There are cracks, though, in the narratives. What we might call minority reports. People commonly recall a period of doubt preceding any exploration of their faith. In fact, that period of doubt is often, as they recall, the impetus for that exploration in the first place. Was the doubt created by some thing they would later discover? No more than anything I learned long after I learned a hell of alot about a hell of alot of gods. Not unless we have a time machine, that is. If they hadn't discovered that particular thing, later, would they have continued along the path of doubt until they did find something which confirmed what was almost certainly already there, in their subconscious? Again, as people so often recall it, yes. They keep looking, until they find what they're looking for. No matter how inconsequential it may be to the larger question of a gods existence..and, in fact, even if it isn't any justification for atheism at all, they satisfy themselves with it. A contradiction in a magic book has absolutely nothing to tell us on the issue of whether gods exist. Nothing.

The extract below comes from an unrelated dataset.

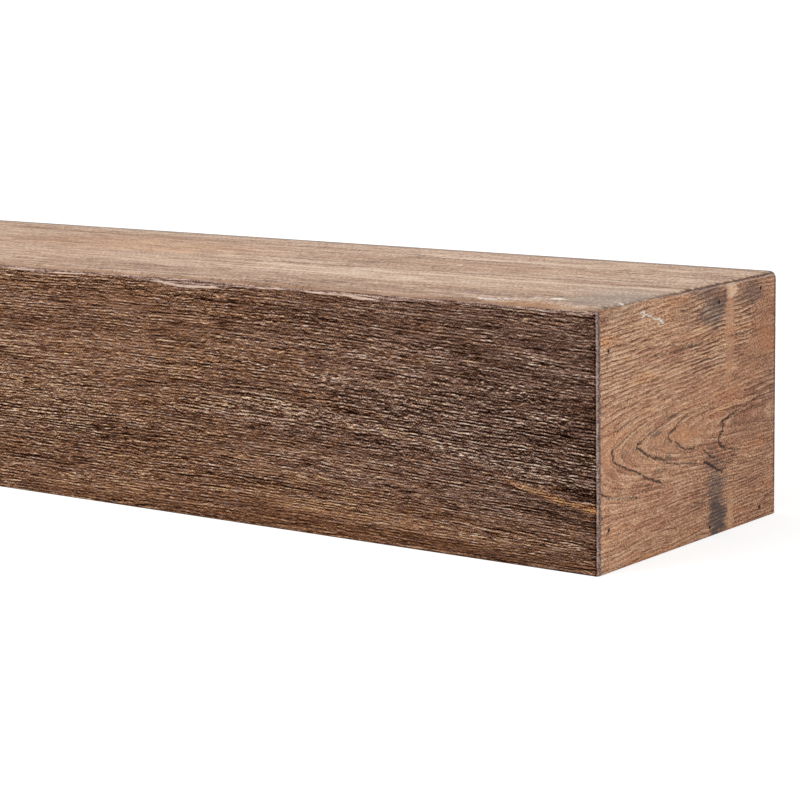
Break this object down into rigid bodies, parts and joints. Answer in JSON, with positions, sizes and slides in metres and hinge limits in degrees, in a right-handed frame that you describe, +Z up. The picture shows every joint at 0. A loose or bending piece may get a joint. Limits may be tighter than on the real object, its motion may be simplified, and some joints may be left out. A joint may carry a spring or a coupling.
{
  "type": "wood mantel shelf",
  "caption": "Hollow wood box-beam mantel shelf with a rough-sawn front, a smooth top, mitred end caps pinned with brads, and an open back that slides over a wall cleat.",
  "frame": {"origin": "middle of the underside", "axes": "+X along the beam, to the right seen from the front; +Y from the front to the wall; +Z up"},
  "size_m": [1.2192, 0.2032, 0.1524],
  "materials": {
    "sawn_face_wood": "rough-sawn, dark brown stain",
    "top_wood": "planed, brown stain, matte",
    "underside_wood": "planed, brown stain, matte",
    "end_wood": "sanded, brown stain, matte",
    "brad_steel": "dark, set below the surface"
  },
  "bodies": {
    "root": {"front_board": "sawn_face_wood", "top_board": "top_wood", "bottom_board": "underside_wood", "right_end_cap": "end_wood", "left_end_cap": "end_wood", "brad_right_front_upper": "brad_steel", "brad_right_front_lower": "brad_steel", "brad_right_top_middle": "brad_steel", "brad_right_top_back": "brad_steel", "brad_right_bottom_middle": "brad_steel", "brad_right_bottom_back": "brad_steel", "brad_left_front_upper": "brad_steel", "brad_left_front_lower": "brad_steel", "brad_left_top_middle": "brad_steel", "brad_left_top_back": "brad_steel", "brad_left_bottom_middle": "brad_steel", "brad_left_bottom_back": "brad_steel"}
  },
  "joints": []
}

The TLDR version is that these things aren't usually any commitment to an external measuring stick, it isn't on account of any commitment -to them- that a person does or doesn't believe, but on account of a commitment to that self narrative and a need for it to be cohesive and positively reinforcing that we imagine ourselves to be in some sort of rational control over what we believe or feel. We are not. To use an even simpler analogy, we put on a coat after it gets cold, not before. This is all very inconvenient for any rational discussion of a state of belief, and not for a single party or side in those discussions, either. It bothers us to think of ourselves in this way, it contradicts the narrative we have fastidiously curated, but it also denies nutters the avenue of attack they require..positively insist on, even.
-and so here we are.
You need for what you have to say to apply, and no amount of "reasonable thinking"..atheist or otherwise, will dissuade you from it, because these other things you have to say, about other positions and about atheists and atheism in general, are clearly an important portion of your own self narrative. So important that in response to a request about books on atheism, you actually offered up a book on exactly those opinions...rather than atheism. I'd be willing to bet that, like our hypothetical deconvert recounting his story, you came to these opinions before you sought out anything even remotely approaching a rational basis for them, and that you've satisfied yourself with it's contents in precisely the same way. All that's left is to see how diligently you'll work to lie to yourself, or to me, in order to curate them, and insist that this simply cannot be so, just like I can't possibly exist, even as I sit here and have a very frank discussion with you about atheism.
Particular to this issue, post hoc ergo propter hoc. After this, therefore because of this. People remember having read some contradiction, for example, and they remember being or becoming or realizing that they were atheists. The latter may not actually have follow the former, but in conjunction with a desire to be "reasonable thinking atheists" there is cognitive pressure to associate them and remember them in that order, to assert a causal relationship.
In contrast with how we perceive ourselves, and events in relationship to ourselves and the causal relationship between them - we find that by the time we've created the narrative of a "decision" - the fix is already in. We were not privy to the details, the actual functional details of this "decision" - because they aren't useful to us. This is the gap that our memory fills. This is the thing we communicate to others in words, which add an extra layer of implicit and explicit bias.
There are cracks, though, in the narratives. What we might call minority reports. People commonly recall a period of doubt preceding any exploration of their faith. In fact, that period of doubt is often, as they recall, the impetus for that exploration in the first place. Was the doubt created by some thing they would later discover? No more than anything I learned long after I learned a hell of alot about a hell of alot of gods. Not unless we have a time machine, that is. If they hadn't discovered that particular thing, later, would they have continued along the path of doubt until they did find something which confirmed what was almost certainly already there, in their subconscious? Again, as people so often recall it, yes. They keep looking, until they find what they're looking for. No matter how inconsequential it may be to the larger question of a gods existence..and, in fact, even if it isn't any justification for atheism at all, they satisfy themselves with it. A contradiction in a magic book has absolutely nothing to tell us on the issue of whether gods exist. Nothing.
The TLDR version is that these things aren't usually any commitment to an external measuring stick, it isn't on account of any commitment -to them- that a person does or doesn't believe, but on account of a commitment to that self narrative and a need for it to be cohesive and positively reinforcing that we imagine ourselves to be in some sort of rational control over what we believe or feel. We are not. To use an even simpler analogy, we put on a coat after it gets cold, not before. This is all very inconvenient for any rational discussion of a state of belief, and not for a single party or side in those discussions, either. It bothers us to think of ourselves in this way, it contradicts the narrative we have fastidiously curated, but it also denies nutters the avenue of attack they require..positively insist on, even.
-and so here we are.
You need for what you have to say to apply, and no amount of "reasonable thinking"..atheist or otherwise, will dissuade you from it, because these other things you have to say, about other positions and about atheists and atheism in general, are clearly an important portion of your own self narrative. So important that in response to a request about books on atheism, you actually offered up a book on exactly those opinions...rather than atheism. I'd be willing to bet that, like our hypothetical deconvert recounting his story, you came to these opinions before you sought out anything even remotely approaching a rational basis for them, and that you've satisfied yourself with it's contents in precisely the same way. All that's left is to see how diligently you'll work to lie to yourself, or to me, in order to curate them, and insist that this simply cannot be so, just like I can't possibly exist, even as I sit here and have a very frank discussion with you about atheism.